## [DATA]
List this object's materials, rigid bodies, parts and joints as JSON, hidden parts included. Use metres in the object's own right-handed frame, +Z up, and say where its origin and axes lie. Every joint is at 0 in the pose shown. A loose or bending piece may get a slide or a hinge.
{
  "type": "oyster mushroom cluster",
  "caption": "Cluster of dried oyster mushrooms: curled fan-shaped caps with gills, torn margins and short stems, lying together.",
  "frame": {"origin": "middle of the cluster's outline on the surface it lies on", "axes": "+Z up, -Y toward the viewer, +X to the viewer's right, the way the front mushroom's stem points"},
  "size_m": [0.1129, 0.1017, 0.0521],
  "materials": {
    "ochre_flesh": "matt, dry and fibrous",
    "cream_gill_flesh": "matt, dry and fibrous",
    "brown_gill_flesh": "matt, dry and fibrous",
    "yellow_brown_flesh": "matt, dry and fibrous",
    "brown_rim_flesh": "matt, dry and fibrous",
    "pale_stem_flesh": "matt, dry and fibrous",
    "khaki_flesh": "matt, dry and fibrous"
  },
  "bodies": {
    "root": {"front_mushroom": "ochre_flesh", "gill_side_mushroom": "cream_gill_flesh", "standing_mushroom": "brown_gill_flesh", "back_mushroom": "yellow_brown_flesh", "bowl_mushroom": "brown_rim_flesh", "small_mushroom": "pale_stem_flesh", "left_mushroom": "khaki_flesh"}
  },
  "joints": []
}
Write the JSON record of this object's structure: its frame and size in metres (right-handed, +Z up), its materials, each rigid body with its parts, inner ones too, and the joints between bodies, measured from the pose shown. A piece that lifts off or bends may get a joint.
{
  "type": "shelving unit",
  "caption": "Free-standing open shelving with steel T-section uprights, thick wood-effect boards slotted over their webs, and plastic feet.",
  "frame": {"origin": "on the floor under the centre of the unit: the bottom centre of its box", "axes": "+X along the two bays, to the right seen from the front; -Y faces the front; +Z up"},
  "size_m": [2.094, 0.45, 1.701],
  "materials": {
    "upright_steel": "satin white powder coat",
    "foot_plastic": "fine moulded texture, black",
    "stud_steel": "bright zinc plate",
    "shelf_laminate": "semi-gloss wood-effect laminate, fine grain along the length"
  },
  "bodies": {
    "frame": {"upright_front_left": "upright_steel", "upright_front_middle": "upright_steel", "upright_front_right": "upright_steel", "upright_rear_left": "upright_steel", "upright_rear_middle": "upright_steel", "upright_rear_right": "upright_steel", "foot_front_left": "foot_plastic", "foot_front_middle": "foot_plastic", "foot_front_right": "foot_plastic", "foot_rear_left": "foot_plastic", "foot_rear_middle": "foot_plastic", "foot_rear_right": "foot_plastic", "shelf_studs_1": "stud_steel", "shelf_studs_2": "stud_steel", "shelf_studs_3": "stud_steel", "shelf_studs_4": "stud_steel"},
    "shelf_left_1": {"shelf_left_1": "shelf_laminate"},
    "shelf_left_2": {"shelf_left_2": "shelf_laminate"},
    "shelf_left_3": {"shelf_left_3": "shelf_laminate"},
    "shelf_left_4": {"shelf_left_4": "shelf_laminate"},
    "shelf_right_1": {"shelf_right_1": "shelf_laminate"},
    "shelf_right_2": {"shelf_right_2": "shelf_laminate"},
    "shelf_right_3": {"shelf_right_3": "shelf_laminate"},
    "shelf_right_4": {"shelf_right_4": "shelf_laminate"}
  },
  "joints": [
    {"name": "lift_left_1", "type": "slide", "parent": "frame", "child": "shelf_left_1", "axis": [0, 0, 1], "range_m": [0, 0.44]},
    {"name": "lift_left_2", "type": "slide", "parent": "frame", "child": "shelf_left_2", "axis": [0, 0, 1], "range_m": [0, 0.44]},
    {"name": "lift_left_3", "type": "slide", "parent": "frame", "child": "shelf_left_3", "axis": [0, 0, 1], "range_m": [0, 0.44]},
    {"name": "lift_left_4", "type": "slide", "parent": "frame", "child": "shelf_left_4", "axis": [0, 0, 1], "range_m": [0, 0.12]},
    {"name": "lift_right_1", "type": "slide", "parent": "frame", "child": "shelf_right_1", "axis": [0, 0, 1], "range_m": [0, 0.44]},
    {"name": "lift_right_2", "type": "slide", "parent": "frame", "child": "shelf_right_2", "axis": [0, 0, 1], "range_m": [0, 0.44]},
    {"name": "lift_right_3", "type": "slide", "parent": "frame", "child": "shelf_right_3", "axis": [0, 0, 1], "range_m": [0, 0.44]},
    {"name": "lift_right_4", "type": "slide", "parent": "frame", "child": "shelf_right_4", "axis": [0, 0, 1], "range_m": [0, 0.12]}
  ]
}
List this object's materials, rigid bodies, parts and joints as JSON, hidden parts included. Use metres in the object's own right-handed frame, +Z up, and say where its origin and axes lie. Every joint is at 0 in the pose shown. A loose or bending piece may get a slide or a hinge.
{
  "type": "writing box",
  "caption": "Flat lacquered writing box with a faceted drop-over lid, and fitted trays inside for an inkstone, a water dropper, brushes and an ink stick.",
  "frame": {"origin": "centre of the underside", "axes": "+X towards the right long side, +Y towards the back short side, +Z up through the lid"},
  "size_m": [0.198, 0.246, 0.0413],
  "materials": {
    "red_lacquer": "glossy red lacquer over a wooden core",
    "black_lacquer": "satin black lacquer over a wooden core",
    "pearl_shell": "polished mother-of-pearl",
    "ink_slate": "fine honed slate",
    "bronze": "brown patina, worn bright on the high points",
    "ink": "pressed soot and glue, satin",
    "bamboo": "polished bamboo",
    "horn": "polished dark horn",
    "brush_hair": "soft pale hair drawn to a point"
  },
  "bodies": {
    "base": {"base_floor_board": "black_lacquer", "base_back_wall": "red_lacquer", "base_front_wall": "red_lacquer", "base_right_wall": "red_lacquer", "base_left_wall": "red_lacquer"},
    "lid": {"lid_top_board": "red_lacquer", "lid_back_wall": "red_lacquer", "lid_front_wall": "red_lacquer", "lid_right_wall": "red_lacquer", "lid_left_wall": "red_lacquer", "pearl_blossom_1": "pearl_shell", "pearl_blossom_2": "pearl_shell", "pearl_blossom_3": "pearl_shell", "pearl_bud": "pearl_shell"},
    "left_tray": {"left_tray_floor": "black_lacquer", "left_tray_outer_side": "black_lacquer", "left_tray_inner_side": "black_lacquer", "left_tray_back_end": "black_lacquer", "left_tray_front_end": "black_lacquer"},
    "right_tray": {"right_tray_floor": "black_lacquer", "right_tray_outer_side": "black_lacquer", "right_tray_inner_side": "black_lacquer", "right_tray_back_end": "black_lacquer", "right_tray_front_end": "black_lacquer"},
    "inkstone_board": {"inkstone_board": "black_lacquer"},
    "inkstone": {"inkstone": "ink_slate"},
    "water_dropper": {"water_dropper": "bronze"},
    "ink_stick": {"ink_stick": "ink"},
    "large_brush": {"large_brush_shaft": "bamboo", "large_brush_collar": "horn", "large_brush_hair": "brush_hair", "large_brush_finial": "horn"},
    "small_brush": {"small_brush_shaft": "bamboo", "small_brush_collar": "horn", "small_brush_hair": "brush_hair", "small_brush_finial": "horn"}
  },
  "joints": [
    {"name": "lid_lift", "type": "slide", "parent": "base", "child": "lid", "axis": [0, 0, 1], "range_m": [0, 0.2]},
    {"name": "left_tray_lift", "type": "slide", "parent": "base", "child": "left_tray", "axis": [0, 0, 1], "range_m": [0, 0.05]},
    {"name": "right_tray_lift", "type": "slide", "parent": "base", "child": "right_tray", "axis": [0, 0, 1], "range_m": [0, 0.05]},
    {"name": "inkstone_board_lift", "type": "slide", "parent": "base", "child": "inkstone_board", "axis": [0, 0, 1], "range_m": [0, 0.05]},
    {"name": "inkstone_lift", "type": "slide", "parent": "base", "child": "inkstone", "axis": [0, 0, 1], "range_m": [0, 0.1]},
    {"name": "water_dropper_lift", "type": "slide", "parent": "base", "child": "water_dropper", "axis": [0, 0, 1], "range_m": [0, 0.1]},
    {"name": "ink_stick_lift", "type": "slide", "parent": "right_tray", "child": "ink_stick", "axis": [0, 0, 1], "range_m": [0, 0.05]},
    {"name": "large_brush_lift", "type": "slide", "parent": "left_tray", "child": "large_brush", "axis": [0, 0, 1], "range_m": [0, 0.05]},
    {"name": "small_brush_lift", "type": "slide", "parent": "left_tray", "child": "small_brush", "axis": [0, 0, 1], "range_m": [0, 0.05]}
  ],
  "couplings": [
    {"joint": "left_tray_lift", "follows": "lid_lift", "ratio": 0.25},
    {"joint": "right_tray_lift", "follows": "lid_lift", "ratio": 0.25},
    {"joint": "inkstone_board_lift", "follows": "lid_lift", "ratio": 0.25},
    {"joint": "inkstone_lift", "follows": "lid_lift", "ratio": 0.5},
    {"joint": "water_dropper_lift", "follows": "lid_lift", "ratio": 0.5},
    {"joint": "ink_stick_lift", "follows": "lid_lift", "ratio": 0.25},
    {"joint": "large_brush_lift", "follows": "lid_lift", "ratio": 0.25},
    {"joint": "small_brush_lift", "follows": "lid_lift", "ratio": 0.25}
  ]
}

## [JOB]
In the records, locate each line holding the string "with" and copy it.

## [EXERCISE RESPONSE]
  "caption": "Cluster of dried oyster mushrooms: curled fan-shaped caps with gills, torn margins and short stems, lying together.",
Write the JSON record of this object's structure: its frame and size in metres (right-handed, +Z up), its materials, each rigid body with its parts, inner ones too, and the joints between bodies, measured from the pose shown. A piece that lifts off or bends may get a joint.
  "caption": "Free-standing open shelving with steel T-section uprights, thick wood-effect boards slotted over their webs, and plastic feet.",
  "caption": "Flat lacquered writing box with a faceted drop-over lid, and fitted trays inside for an inkstone, a water dropper, brushes and an ink stick.",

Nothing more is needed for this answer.